Everything from the line containing "for number in" through the line containing "obj.parent = None" should be repeated exactly, and nothing else from the data.

# AVAILABLE DATA
>>>>>

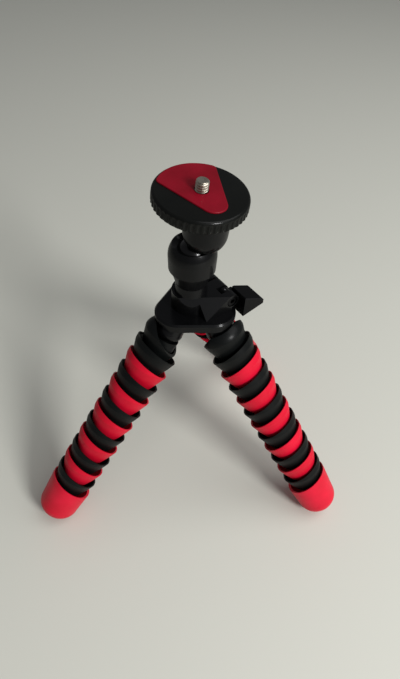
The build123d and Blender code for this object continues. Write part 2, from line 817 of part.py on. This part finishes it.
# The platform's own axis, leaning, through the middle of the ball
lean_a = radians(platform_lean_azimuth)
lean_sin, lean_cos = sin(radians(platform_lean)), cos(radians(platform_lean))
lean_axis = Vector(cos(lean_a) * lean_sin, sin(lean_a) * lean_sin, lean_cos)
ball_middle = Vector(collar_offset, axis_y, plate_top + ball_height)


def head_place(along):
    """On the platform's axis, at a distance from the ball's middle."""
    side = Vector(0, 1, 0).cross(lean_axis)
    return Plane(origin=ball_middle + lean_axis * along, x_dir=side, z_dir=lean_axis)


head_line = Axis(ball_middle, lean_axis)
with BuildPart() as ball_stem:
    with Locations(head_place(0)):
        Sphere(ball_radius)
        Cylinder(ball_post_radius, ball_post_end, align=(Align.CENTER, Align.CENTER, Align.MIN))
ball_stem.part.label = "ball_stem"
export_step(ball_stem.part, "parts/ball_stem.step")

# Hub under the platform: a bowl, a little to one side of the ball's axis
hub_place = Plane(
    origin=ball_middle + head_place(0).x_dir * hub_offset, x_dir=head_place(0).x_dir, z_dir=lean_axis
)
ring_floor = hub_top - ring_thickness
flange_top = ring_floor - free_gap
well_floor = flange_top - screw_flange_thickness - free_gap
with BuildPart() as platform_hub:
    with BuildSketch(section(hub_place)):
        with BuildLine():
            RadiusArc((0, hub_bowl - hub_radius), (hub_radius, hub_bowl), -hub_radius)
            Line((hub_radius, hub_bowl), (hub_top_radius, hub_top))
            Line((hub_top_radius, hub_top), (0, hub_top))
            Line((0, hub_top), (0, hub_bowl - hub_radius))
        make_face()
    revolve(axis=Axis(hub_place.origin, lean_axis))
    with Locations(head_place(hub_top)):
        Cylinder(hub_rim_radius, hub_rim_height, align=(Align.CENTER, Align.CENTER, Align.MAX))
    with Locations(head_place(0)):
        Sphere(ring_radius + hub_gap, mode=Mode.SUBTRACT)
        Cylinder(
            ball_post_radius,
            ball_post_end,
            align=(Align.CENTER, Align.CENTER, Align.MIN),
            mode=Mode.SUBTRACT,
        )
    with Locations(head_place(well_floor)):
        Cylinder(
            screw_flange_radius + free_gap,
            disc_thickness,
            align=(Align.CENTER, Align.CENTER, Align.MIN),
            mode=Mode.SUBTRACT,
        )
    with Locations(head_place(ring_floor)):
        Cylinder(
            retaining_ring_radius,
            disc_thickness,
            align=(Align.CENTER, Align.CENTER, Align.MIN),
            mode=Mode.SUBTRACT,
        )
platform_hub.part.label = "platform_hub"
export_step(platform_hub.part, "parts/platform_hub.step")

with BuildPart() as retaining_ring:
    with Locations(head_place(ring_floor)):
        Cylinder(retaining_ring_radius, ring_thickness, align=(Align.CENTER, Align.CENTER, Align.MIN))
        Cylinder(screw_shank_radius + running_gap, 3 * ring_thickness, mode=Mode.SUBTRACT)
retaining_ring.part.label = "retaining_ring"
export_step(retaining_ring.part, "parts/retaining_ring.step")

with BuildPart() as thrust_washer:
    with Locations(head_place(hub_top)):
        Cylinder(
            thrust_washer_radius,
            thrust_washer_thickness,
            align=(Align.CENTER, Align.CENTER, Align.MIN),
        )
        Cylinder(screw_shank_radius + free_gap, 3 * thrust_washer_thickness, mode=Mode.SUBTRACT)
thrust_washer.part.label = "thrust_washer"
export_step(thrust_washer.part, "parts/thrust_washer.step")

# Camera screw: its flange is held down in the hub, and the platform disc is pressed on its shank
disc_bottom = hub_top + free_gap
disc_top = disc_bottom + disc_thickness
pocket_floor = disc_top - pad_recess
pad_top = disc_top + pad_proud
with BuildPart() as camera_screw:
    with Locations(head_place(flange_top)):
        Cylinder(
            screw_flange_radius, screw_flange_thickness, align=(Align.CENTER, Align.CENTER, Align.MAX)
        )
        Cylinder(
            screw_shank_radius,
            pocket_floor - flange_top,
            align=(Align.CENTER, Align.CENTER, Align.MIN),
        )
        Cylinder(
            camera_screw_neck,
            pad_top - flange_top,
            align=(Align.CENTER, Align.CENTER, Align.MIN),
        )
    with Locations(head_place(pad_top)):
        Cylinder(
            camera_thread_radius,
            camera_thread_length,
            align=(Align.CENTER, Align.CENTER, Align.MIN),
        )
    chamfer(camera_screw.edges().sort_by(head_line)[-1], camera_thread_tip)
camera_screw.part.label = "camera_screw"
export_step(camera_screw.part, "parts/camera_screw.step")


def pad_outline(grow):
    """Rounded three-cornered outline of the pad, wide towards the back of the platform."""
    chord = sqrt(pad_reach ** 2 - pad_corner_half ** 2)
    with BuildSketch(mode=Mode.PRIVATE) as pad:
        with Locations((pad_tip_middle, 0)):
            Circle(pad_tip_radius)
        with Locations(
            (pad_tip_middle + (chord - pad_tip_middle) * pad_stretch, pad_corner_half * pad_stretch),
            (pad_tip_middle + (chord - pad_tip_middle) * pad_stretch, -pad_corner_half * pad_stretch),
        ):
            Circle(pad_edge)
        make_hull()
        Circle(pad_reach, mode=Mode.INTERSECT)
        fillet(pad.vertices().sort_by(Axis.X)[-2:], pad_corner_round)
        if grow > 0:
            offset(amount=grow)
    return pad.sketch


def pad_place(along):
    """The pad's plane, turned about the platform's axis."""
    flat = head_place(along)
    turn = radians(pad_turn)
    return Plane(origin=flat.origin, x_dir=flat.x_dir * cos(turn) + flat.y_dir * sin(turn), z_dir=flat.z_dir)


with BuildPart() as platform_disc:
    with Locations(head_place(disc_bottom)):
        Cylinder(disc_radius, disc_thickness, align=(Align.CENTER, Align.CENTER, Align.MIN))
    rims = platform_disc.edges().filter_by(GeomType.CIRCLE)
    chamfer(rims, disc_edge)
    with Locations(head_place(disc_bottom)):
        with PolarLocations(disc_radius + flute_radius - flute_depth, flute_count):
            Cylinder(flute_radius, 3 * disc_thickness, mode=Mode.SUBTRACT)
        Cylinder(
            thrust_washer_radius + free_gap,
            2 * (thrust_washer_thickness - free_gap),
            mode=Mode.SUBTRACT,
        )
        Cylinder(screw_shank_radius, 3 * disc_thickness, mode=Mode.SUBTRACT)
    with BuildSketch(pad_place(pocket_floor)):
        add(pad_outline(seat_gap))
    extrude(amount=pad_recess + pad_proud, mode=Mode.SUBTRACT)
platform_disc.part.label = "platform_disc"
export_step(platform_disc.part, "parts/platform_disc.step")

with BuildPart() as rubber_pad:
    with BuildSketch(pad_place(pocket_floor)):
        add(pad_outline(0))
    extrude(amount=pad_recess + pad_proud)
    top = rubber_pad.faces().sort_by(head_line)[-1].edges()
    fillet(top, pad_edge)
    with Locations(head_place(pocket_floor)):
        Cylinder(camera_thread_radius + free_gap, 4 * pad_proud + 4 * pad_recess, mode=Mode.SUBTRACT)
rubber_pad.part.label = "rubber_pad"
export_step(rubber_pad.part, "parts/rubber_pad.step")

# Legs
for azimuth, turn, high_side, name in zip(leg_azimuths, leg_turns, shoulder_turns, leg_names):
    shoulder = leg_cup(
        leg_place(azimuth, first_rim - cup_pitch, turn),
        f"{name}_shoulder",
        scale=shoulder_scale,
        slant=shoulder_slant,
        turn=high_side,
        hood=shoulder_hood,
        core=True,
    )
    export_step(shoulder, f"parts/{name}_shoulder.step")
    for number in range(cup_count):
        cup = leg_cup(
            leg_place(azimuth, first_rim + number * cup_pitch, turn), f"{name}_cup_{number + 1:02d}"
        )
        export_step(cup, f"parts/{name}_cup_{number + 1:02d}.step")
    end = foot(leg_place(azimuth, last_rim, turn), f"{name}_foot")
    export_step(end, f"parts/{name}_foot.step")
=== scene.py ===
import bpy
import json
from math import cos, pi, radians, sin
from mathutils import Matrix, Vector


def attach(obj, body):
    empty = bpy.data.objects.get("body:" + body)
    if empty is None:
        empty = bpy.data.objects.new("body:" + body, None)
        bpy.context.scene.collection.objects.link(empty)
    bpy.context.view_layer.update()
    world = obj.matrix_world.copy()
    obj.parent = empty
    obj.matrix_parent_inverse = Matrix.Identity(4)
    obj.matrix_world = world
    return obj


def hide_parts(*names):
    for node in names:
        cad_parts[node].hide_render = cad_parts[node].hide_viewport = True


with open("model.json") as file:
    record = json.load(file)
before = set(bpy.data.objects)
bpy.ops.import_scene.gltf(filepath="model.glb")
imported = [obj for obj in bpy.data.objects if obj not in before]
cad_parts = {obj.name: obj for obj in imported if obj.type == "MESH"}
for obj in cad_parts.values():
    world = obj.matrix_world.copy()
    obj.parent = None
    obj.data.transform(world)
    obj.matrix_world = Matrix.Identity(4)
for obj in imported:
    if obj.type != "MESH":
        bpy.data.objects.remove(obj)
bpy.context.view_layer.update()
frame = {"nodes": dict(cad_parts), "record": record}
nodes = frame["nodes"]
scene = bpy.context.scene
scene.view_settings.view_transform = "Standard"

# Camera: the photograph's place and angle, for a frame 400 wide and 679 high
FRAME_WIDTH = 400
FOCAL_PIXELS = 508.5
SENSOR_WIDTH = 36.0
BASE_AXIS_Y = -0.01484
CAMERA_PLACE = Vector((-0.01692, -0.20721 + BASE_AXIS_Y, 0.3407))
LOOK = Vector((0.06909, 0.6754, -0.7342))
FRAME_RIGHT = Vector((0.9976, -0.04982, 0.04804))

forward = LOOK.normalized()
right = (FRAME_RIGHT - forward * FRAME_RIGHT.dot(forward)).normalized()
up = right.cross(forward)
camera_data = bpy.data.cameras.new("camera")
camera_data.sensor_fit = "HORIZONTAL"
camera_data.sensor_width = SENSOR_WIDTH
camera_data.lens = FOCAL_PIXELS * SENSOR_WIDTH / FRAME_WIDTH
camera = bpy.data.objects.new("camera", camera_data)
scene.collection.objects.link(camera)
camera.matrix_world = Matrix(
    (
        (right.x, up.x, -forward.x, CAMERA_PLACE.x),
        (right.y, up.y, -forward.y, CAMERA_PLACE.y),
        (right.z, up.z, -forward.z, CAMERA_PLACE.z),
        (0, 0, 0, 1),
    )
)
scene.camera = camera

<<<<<
>>>>>

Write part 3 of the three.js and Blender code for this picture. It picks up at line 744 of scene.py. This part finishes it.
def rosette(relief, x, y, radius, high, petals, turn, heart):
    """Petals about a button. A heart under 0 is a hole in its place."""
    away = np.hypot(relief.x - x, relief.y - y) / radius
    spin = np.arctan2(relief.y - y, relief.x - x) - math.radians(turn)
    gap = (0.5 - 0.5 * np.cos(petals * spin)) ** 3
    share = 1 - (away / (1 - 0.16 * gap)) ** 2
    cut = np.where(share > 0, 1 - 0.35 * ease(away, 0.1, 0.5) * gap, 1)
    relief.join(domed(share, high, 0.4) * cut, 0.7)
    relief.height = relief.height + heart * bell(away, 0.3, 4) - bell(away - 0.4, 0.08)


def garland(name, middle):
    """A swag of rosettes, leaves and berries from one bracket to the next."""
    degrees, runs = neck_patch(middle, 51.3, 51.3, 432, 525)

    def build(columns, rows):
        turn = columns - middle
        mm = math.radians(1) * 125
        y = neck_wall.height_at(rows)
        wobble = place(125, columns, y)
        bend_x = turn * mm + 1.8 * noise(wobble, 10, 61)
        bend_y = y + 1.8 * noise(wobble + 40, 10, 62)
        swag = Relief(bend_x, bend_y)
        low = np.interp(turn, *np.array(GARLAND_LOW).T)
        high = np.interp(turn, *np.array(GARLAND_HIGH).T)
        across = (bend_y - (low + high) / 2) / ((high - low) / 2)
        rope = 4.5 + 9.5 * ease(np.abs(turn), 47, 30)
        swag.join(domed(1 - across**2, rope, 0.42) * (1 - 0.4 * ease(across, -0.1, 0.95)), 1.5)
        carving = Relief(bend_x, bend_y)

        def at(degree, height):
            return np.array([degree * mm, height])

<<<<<
>>>>>

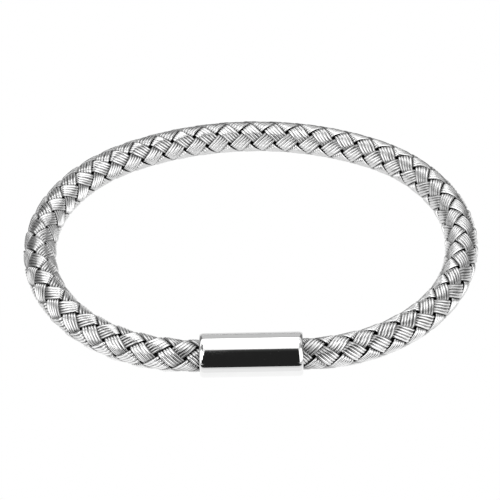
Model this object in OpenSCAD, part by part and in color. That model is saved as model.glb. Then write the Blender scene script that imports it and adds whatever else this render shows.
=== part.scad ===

<<<<<

# OUTPUT OF THE TASK
    for number in range(cup_count):
        cup = leg_cup(
            leg_place(azimuth, first_rim + number * cup_pitch, turn), f"{name}_cup_{number + 1:02d}"
        )
        export_step(cup, f"parts/{name}_cup_{number + 1:02d}.step")
    end = foot(leg_place(azimuth, last_rim, turn), f"{name}_foot")
    export_step(end, f"parts/{name}_foot.step")
=== scene.py ===
import bpy
import json
from math import cos, pi, radians, sin
from mathutils import Matrix, Vector


def attach(obj, body):
    empty = bpy.data.objects.get("body:" + body)
    if empty is None:
        empty = bpy.data.objects.new("body:" + body, None)
        bpy.context.scene.collection.objects.link(empty)
    bpy.context.view_layer.update()
    world = obj.matrix_world.copy()
    obj.parent = empty
    obj.matrix_parent_inverse = Matrix.Identity(4)
    obj.matrix_world = world
    return obj


def hide_parts(*names):
    for node in names:
        cad_parts[node].hide_render = cad_parts[node].hide_viewport = True


with open("model.json") as file:
    record = json.load(file)
before = set(bpy.data.objects)
bpy.ops.import_scene.gltf(filepath="model.glb")
imported = [obj for obj in bpy.data.objects if obj not in before]
cad_parts = {obj.name: obj for obj in imported if obj.type == "MESH"}
for obj in cad_parts.values():
    world = obj.matrix_world.copy()
    obj.parent = None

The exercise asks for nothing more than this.